### Exercise
Among the entries below, please repeat exactly and only the lines from the line containing "size = shape.BoundBox" to the line containing "record = json.load(file)", both lines included.

### Source material
<<<<

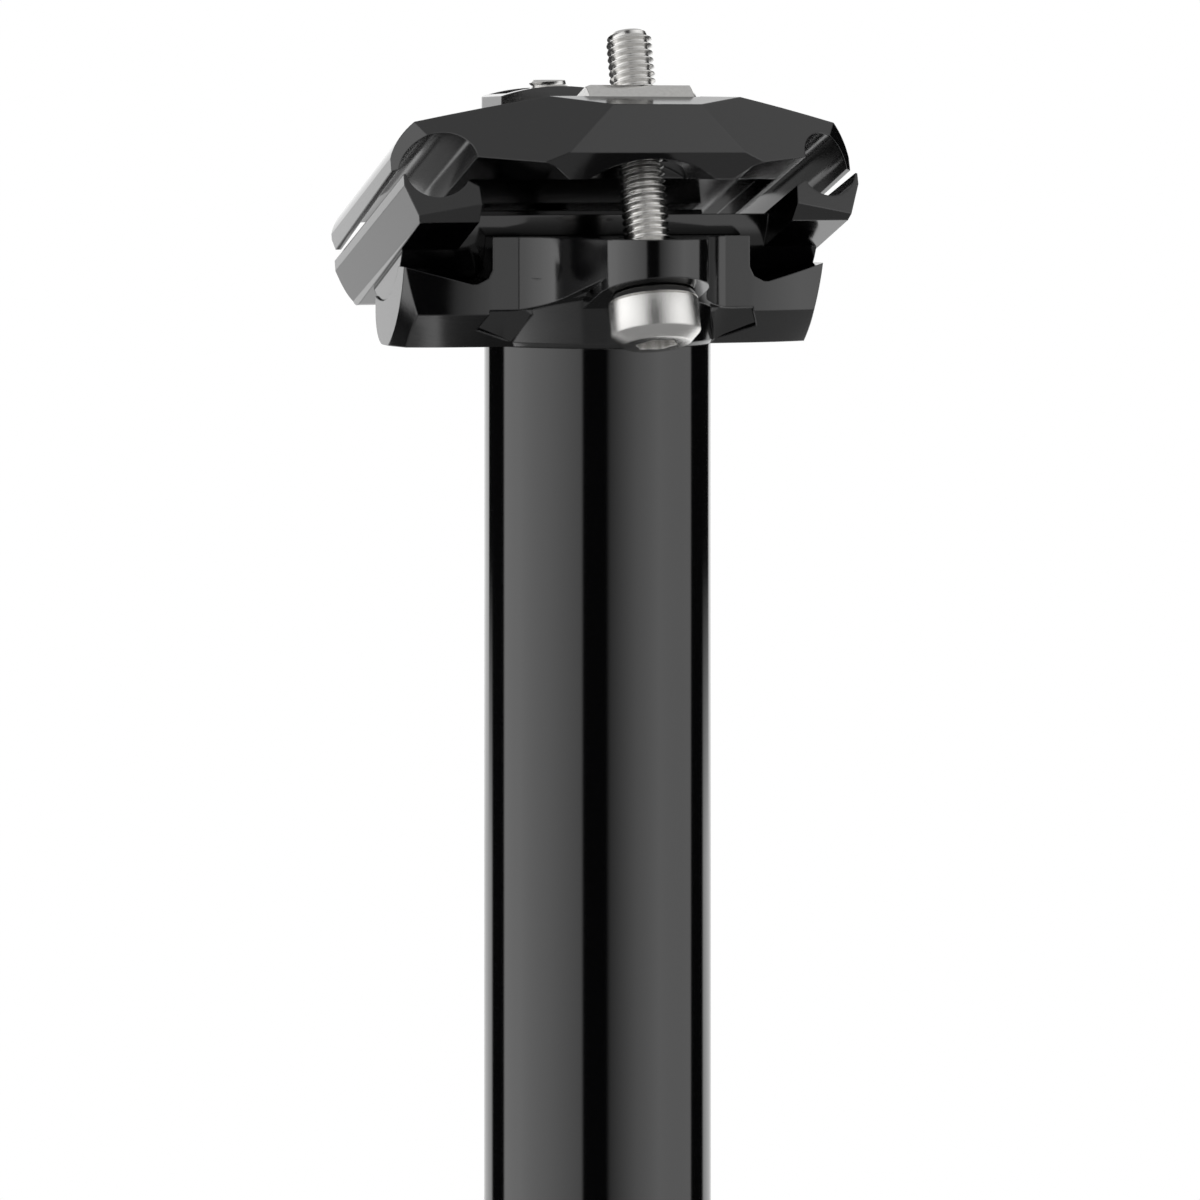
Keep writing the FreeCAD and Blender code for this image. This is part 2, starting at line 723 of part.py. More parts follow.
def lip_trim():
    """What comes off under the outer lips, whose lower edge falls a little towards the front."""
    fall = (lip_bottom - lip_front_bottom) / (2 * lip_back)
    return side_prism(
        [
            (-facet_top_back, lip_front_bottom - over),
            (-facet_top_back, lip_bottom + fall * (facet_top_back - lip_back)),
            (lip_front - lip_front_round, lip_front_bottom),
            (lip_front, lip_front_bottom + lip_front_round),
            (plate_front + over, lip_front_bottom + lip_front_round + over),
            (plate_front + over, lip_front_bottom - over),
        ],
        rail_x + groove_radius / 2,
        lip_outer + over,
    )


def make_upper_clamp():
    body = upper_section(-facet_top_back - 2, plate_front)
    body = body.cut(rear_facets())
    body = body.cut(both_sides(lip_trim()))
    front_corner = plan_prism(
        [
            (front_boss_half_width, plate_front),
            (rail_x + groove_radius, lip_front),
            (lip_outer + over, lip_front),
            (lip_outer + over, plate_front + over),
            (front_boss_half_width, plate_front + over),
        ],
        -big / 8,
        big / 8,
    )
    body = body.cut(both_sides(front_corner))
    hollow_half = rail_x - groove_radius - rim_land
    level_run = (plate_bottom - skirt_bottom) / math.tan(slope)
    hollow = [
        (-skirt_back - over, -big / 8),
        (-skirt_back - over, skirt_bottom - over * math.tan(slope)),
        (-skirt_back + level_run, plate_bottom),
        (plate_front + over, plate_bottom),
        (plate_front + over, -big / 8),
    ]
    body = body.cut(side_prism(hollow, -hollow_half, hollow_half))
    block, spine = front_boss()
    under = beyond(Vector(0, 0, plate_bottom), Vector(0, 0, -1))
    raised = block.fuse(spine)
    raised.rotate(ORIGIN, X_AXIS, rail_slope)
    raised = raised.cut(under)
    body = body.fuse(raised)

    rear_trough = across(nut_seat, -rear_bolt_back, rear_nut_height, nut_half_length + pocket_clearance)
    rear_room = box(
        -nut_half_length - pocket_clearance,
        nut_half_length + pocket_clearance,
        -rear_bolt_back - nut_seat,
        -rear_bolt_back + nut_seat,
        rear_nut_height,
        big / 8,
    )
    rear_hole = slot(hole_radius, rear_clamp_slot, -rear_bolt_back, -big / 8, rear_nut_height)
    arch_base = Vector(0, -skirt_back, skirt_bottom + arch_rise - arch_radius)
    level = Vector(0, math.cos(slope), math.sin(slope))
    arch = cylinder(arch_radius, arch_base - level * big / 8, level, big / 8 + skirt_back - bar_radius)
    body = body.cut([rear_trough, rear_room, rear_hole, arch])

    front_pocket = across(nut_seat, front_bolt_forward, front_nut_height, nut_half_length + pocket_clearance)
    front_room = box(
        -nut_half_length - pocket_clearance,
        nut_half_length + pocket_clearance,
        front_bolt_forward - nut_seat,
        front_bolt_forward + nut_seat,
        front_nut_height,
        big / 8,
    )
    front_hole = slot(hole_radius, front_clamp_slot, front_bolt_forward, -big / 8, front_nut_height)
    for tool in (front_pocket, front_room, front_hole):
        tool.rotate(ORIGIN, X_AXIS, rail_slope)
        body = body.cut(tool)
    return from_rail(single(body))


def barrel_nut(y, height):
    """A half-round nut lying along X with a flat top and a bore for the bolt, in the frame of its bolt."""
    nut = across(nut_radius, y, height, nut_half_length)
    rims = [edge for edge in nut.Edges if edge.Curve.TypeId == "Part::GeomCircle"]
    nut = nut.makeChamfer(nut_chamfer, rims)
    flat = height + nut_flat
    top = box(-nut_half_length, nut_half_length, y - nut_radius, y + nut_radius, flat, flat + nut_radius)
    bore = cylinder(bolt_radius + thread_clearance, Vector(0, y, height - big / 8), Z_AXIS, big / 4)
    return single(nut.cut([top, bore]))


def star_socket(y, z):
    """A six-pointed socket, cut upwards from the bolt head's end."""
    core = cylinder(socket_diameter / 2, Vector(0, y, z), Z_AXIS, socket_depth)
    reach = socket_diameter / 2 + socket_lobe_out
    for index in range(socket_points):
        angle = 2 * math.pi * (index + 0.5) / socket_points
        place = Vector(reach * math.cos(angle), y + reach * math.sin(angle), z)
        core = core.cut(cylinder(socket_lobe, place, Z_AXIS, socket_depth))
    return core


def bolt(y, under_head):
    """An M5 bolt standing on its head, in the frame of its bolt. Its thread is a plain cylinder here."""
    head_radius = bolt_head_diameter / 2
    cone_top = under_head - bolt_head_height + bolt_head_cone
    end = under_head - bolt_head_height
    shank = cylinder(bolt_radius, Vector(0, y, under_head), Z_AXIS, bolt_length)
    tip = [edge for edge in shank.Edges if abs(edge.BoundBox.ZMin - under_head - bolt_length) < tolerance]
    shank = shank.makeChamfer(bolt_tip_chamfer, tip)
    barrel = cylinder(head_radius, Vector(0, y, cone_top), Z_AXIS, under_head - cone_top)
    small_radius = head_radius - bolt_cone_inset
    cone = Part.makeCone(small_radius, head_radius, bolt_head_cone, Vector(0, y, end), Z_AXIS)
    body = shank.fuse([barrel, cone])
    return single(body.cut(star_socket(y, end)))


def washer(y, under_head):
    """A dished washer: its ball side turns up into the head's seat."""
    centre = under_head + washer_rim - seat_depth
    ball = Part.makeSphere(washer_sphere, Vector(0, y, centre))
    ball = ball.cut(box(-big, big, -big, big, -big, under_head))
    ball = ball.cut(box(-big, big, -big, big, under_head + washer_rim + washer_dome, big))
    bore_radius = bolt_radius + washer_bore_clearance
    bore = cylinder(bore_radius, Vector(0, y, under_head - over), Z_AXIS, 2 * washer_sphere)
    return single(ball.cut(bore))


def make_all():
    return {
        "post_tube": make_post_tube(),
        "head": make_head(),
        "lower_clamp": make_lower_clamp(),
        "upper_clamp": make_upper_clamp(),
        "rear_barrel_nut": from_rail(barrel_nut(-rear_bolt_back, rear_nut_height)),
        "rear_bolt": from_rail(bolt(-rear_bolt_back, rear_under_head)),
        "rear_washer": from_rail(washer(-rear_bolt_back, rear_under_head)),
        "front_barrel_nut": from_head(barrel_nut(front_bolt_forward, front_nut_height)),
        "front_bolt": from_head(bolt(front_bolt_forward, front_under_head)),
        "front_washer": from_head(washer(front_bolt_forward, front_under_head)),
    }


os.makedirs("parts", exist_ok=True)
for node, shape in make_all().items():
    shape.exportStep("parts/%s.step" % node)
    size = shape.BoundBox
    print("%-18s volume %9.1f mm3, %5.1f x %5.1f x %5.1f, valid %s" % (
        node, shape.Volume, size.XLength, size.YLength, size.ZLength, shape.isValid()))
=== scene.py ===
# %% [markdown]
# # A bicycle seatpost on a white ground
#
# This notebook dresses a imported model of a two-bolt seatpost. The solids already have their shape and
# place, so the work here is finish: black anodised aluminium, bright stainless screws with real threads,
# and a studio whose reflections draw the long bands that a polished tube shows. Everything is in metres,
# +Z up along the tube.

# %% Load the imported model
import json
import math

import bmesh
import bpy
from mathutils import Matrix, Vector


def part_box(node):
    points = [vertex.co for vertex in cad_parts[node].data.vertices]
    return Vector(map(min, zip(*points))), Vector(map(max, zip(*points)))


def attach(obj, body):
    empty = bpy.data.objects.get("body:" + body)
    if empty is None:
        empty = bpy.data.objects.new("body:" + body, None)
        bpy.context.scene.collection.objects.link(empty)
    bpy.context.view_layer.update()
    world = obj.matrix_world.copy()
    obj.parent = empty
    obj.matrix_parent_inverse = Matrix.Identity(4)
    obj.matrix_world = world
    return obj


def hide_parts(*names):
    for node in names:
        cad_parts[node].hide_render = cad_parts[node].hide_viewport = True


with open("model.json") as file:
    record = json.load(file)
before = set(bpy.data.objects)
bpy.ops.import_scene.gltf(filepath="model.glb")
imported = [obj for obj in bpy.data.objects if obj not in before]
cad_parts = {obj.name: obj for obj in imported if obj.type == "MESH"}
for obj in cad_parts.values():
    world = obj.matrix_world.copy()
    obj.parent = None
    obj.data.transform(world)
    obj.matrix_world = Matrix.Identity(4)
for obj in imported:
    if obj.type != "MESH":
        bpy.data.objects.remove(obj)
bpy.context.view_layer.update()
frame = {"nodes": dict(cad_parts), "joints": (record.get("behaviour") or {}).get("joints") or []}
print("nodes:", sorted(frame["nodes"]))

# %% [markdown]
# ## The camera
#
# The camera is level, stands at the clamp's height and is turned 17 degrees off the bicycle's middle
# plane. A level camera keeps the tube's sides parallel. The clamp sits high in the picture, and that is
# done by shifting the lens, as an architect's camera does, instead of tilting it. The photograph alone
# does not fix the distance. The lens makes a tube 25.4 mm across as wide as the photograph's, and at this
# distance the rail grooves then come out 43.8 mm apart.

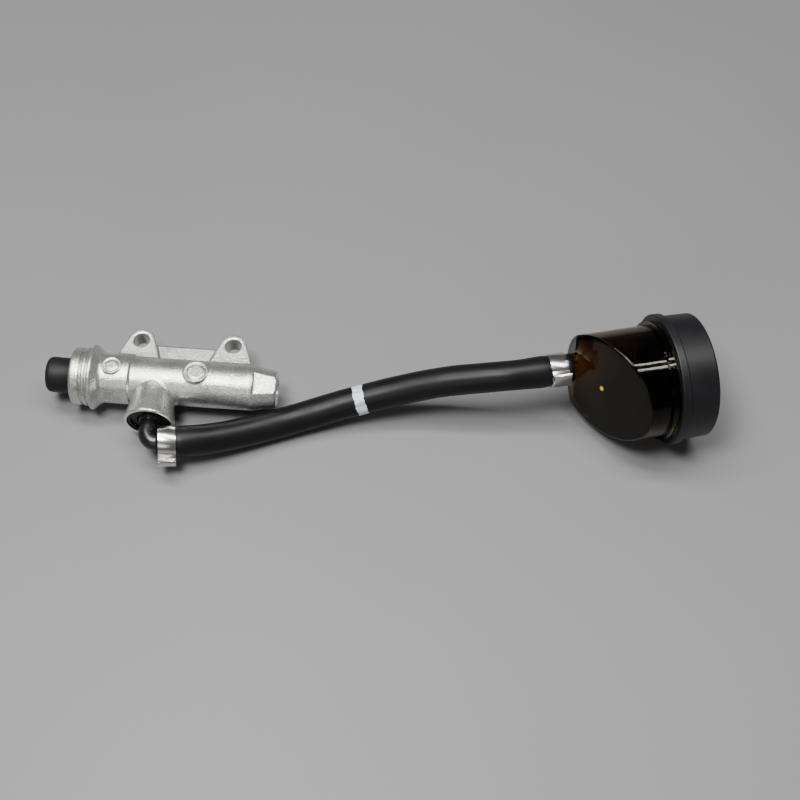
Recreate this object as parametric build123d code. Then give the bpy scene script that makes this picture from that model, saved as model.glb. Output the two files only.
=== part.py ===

>>>>

### Full solution
    size = shape.BoundBox
    print("%-18s volume %9.1f mm3, %5.1f x %5.1f x %5.1f, valid %s" % (
        node, shape.Volume, size.XLength, size.YLength, size.ZLength, shape.isValid()))
=== scene.py ===
# %% [markdown]
# # A bicycle seatpost on a white ground
#
# This notebook dresses a imported model of a two-bolt seatpost. The solids already have their shape and
# place, so the work here is finish: black anodised aluminium, bright stainless screws with real threads,
# and a studio whose reflections draw the long bands that a polished tube shows. Everything is in metres,
# +Z up along the tube.

# %% Load the imported model
import json
import math

import bmesh
import bpy
from mathutils import Matrix, Vector


def part_box(node):
    points = [vertex.co for vertex in cad_parts[node].data.vertices]
    return Vector(map(min, zip(*points))), Vector(map(max, zip(*points)))


def attach(obj, body):
    empty = bpy.data.objects.get("body:" + body)
    if empty is None:
        empty = bpy.data.objects.new("body:" + body, None)
        bpy.context.scene.collection.objects.link(empty)
    bpy.context.view_layer.update()
    world = obj.matrix_world.copy()
    obj.parent = empty
    obj.matrix_parent_inverse = Matrix.Identity(4)
    obj.matrix_world = world
    return obj


def hide_parts(*names):
    for node in names:
        cad_parts[node].hide_render = cad_parts[node].hide_viewport = True


with open("model.json") as file:
    record = json.load(file)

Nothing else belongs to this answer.